┌─ Information provided
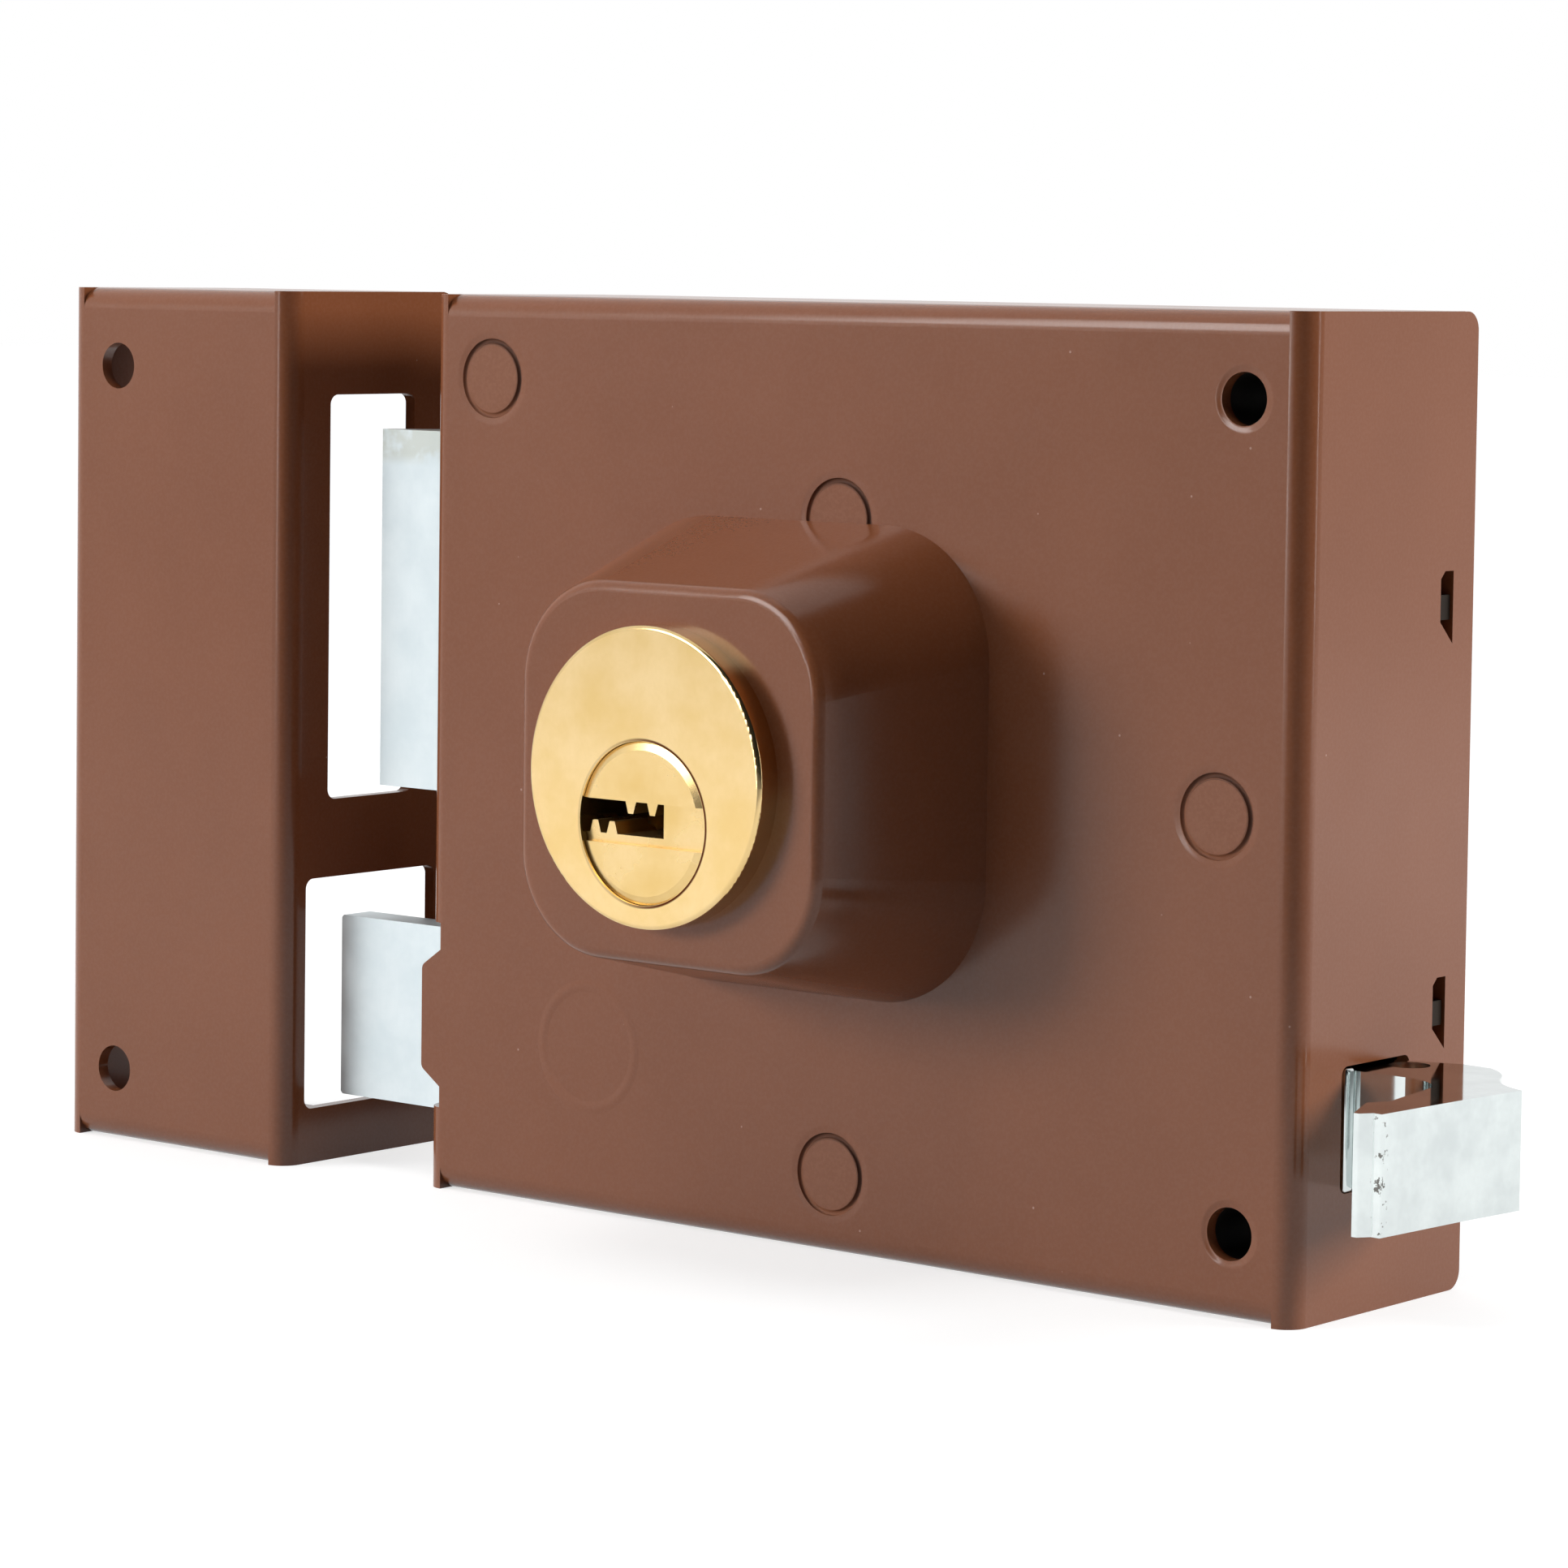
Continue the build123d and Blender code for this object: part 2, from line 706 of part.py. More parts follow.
# Deadbolt: its notch is centred under the plug halfway through one turn of the cam
notch_x = -deadbolt_throw / 2
bolt_top = bottom + deadbolt_low + deadbolt_height
lug_top = -cam_radius - lug_cam_gap
tooth_bottom = -cam_tooth_reach - notch_clearance
deadbolt_tip = left - deadbolt_out
head_right = deadbolt_tip + deadbolt_head_length
tail_right = deadbolt_tip + deadbolt_length
deadbolt_points = [
    (deadbolt_tip, bottom + deadbolt_low),
    (head_right, bottom + deadbolt_low),
    (head_right, bottom + deadbolt_tail_low),
    (tail_right, bottom + deadbolt_tail_low),
    (tail_right, bolt_top),
    (left + lug_right, bolt_top),
    (left + lug_right, lug_top),
    (notch_x + notch_width / 2, lug_top),
    (notch_x + notch_floor / 2, tooth_bottom),
    (notch_x - notch_floor / 2, tooth_bottom),
    (notch_x - notch_width / 2, lug_top),
    (left + lug_left, lug_top),
    (left + lug_left, bolt_top),
    (deadbolt_tip, bolt_top),
]
with BuildPart() as deadbolt:
    outline(deadbolt_points, deadbolt_front, deadbolt_back)
    chamfer(edges().filter_by(Axis.Y).group_by(Axis.X)[0], bolt_edge)
    slot_length = deadbolt_throw + 2 * (stud_radius + stud_end_gap)
    with BuildSketch(layer(deadbolt_back)) as guide_slots:
        with Locations(*((x - deadbolt_throw / 2, z) for x, z in stud_places)):
            SlotOverall(slot_length, 2 * (stud_radius + slide_gap / 2))
    extrude(guide_slots.sketch, amount=deadbolt_thickness, mode=Mode.SUBTRACT)
finish(deadbolt, "deadbolt")

with BuildPart() as deadbolt_studs:
    rounds(stud_places, stud_radius, front + stud_front_from_front, plate_front)
    rounds(stud_places, stud_spigot_radius, plate_front, back)
finish(deadbolt_studs, "deadbolt_studs")


# Latch: a thick bolt, bevelled on the side that meets the strike
latch_tip = left - latch_out
with BuildPart() as latch_bolt:
    block(
        (latch_tip, latch_front, bottom + latch_low),
        (latch_tip + latch_length, latch_back, bottom + latch_top),
    )
    bevel = latch_thickness - latch_nose
    with BuildSketch(Plane.XY.offset(bottom + latch_low)) as bevel_section:
        with BuildLine():
            Polyline(
                (latch_tip, latch_back - bevel),
                (latch_tip + bevel, latch_back),
                (latch_tip, latch_back),
                close=True,
            )
        make_face()
    extrude(bevel_section.sketch, amount=latch_height, mode=Mode.SUBTRACT)
    rounds(latch_rivet_places, rivet_radius + rivet_gap, latch_back - latch_rivet_bite - fixed_gap,
           latch_back, Mode.SUBTRACT)
finish(latch_bolt, "latch_bolt")

slide_top = bottom + latch_top - slide_inset
slide_points = [
    (left + slide_left, bottom + latch_low + slide_inset),
    (left + slide_neck_x, bottom + latch_low + slide_inset),
    (left + slide_neck_x, bottom + slide_bar_low),
    (left + slide_arm_left, bottom + slide_bar_low),
    (left + slide_arm_left, bottom + slide_foot_low),
    (left + slide_foot_right, bottom + slide_foot_low),
    (left + slide_foot_right, bottom + slide_foot_high),
    (left + slide_arm_right, bottom + slide_foot_high),
    (left + slide_arm_right, slide_top),
    (left + spring_lug_right, slide_top),
    (left + spring_lug_right, slide_top + spring_lug_rise),
    (left + spring_lug_left, slide_top + spring_lug_rise),
    (left + spring_lug_left, slide_top),
    (left + slide_left, slide_top),
]
with BuildPart() as latch_slide:
    outline(slide_points, slide_front, slide_back)
    block(
        (left + spring_lug_right - slide_thickness, slide_front - spring_tab_reach,
         slide_top + spring_tab_low),
        (left + spring_lug_right, slide_back, slide_top + spring_lug_rise),
    )
    with BuildSketch(Plane.YZ.offset(left + spring_lug_left)) as rod_seat:
        with Locations(spring_axis):
            Circle(rod_radius + rivet_gap)
    extrude(rod_seat.sketch, amount=spring_lug_right, mode=Mode.SUBTRACT)
    slot_width = 2 * (pillar_radius + slide_gap / 2)
    with BuildSketch(layer(slide_back)) as pillar_slot:
        with Locations((mid_x - latch_travel / 2, upper_pillar_z)):
            SlotOverall(latch_travel + 2 * (pillar_radius + slide_gap), slot_width)
    extrude(pillar_slot.sketch, amount=slide_thickness, mode=Mode.SUBTRACT)
    rounds(latch_rivet_places + pull_rivet_places, rivet_radius + rivet_gap, slide_front,
           slide_back, Mode.SUBTRACT)
finish(latch_slide, "latch_slide")

with BuildPart() as latch_rivets:
    rounds(latch_rivet_places, rivet_radius, latch_back - latch_rivet_bite, slide_back)
    rounds(latch_rivet_places, rivet_head_radius, slide_back, slide_back + rivet_head_height)
finish(latch_rivets, "latch_rivets")


# Spring rod, riveted to the slide's lug, and the spring between lug and bracket
rod_left = left + spring_lug_right - slide_thickness
rod_right = left + bracket_left + bracket_thickness + rod_overhang
with BuildPart() as latch_rod:
    with BuildSketch(Plane.YZ.offset(rod_left)) as rod_section:
        with Locations(spring_axis):
            Circle(rod_radius)
    extrude(rod_section.sketch, amount=rod_right - rod_left)
finish(latch_rod, "latch_rod")

spring_left = left + spring_lug_right
spring_right = left + bracket_left
with BuildPart() as latch_spring:
    with BuildSketch(Plane.YZ.offset(spring_left)):
        with Locations(spring_axis):
            Circle(spring_radius)
            Circle(spring_bore, mode=Mode.SUBTRACT)
    extrude(amount=spring_right - spring_left)
finish(latch_spring, "latch_spring")


# Pull: a neck through the side wall that hooks forward into a finger flange
def pull_point(reach_share, span_share):
    """A point of the pull's plan, as shares of its reach and of its span."""
    return (
        right + reach_share * pull_reach,
        front - pull_forward + span_share * pull_span,
    )


neck_front = front + neck_front_from_front
neck_back = front + neck_back_from_front
tang_front = front + tang_front_from_front
with BuildPart() as pull:
    with BuildSketch(Plane.XY.offset(bottom + pull_low)):
        with BuildLine():
            Polyline(
                (left + tang_left, latch_back),
                (left + tang_left, tang_front),
                (left + neck_inner_x, tang_front),
                (left + neck_inner_x, neck_front),
                (right + pull_reach / 3, neck_front),
            )
            ThreePointArc(
                (right + pull_reach / 3, neck_front),
                pull_point(0.51, 0.625),
                pull_point(0.615, 0.552),
            )
            Polyline(
                pull_point(0.615, 0.552),
                pull_point(0.677, 0.329),
                pull_point(0.700, 0.256),
                pull_point(0.636, 0.182),
                pull_point(0.769, 0.000),
                pull_point(0.800, 0.000),
                pull_point(0.844, 0.036),
                pull_point(0.897, 0.034),
                pull_point(0.949, 0.424),
                pull_point(1.000, 0.692),
            )
            ThreePointArc(
                pull_point(1.000, 0.692),
                pull_point(0.838, 0.744),
                pull_point(0.723, 0.826),
            )
            ThreePointArc(
                pull_point(0.723, 0.826),
                pull_point(0.625, 0.925),
                pull_point(0.492, 0.991),
            )
            Polyline(
                pull_point(0.492, 0.991),
                pull_point(0.318, 1.000),
                (right, neck_back),
                (left + neck_inner_x, neck_back),
                (left + neck_inner_x, latch_back),
                (left + tang_left, latch_back),
            )
        make_face()
    extrude(amount=pull_height)
    with BuildSketch(Plane.XY.offset(bottom + pull_low + pull_height)) as dimple:
        with Locations((right + pull_hole_x, front + pull_hole_from_front)):
            Circle(pull_hole_radius)
    extrude(dimple.sketch, amount=-pull_hole_depth, mode=Mode.SUBTRACT)
    rounds(pull_rivet_places, rivet_radius + rivet_gap, tang_front, latch_back, Mode.SUBTRACT)
finish(pull, "pull")

with BuildPart() as pull_rivets:
    rounds(pull_rivet_places, rivet_radius, tang_front, slide_back)
    rounds(pull_rivet_places, rivet_head_radius, slide_back, slide_back + rivet_head_height)
    rounds(pull_rivet_places, rivet_head_radius, tang_front - rivet_head_height, tang_front)
finish(pull_rivets, "pull_rivets")


# Strike box with its two windows and two screw holes
strike_screw_places = [
    (strike_left + strike_screw_inset, mid_z - strike_screw_drop + side * screw_pitch / 2)
    for side in (-1, 1)
]
with BuildPart() as strike_box:
    folded_shell(strike_left, strike_right, strike_front, strike_back, bottom, top)
    rounds(strike_screw_places, screw_hole_radius, strike_front - overrun,
           strike_front + sheet, Mode.SUBTRACT)
    side_window(strike_right, strike_front + latch_window_front,
                strike_front + latch_window_front + latch_window_depth,
                bottom + strike_latch_window_low,
                bottom + strike_latch_window_low + strike_latch_window_height,
                window_corner_radius)
    side_window(strike_right, strike_front + bolt_window_front,
                strike_front + bolt_window_front + bolt_window_depth,
                bottom + bolt_window_low,
                bottom + bolt_window_low + bolt_window_height, window_corner_radius)
finish(strike_box, "strike_box")
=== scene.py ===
"""Looks of the rim box lock and its strike box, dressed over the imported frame. Metres, Z up."""

import math

import bmesh
import bpy
from mathutils import Matrix, Vector


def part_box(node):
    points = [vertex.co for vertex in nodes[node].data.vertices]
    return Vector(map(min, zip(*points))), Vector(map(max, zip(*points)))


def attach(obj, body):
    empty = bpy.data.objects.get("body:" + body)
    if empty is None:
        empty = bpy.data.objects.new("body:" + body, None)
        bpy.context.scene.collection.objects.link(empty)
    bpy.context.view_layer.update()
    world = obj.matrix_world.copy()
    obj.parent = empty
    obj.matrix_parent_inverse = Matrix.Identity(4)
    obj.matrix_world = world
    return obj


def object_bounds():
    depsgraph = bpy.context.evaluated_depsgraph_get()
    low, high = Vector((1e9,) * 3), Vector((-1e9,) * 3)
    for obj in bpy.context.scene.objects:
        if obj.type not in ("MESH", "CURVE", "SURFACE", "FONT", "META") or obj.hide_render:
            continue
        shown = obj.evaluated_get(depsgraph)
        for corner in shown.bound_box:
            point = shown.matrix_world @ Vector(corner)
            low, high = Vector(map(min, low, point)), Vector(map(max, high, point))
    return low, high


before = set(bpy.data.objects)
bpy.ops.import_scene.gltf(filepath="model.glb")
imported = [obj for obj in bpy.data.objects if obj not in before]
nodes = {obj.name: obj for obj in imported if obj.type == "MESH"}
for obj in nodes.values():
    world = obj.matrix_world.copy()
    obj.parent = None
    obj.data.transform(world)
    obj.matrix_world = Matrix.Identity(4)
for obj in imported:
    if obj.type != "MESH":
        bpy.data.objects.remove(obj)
cad_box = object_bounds()
scene = bpy.context.scene
mm = 0.001


def linear(red, green, blue):
    """A colour given as 0-255 sRGB, in the linear values that the shaders take."""
    out = []
    for value in (red, green, blue):
        share = value / 255
        out.append(share / 12.92 if share <= 0.04045 else ((share + 0.055) / 1.055) ** 2.4)
    return (*out, 1.0)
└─
Work to complete » Only the lines from the one containing "zip(*points))), Vector(map(max, zip(*points)))" through the one containing "obj.parent = empty" are to be extracted, exactly as they appear, with both ends included.

The reply »
    return Vector(map(min, zip(*points))), Vector(map(max, zip(*points)))


def attach(obj, body):
    empty = bpy.data.objects.get("body:" + body)
    if empty is None:
        empty = bpy.data.objects.new("body:" + body, None)
        bpy.context.scene.collection.objects.link(empty)
    bpy.context.view_layer.update()
    world = obj.matrix_world.copy()
    obj.parent = empty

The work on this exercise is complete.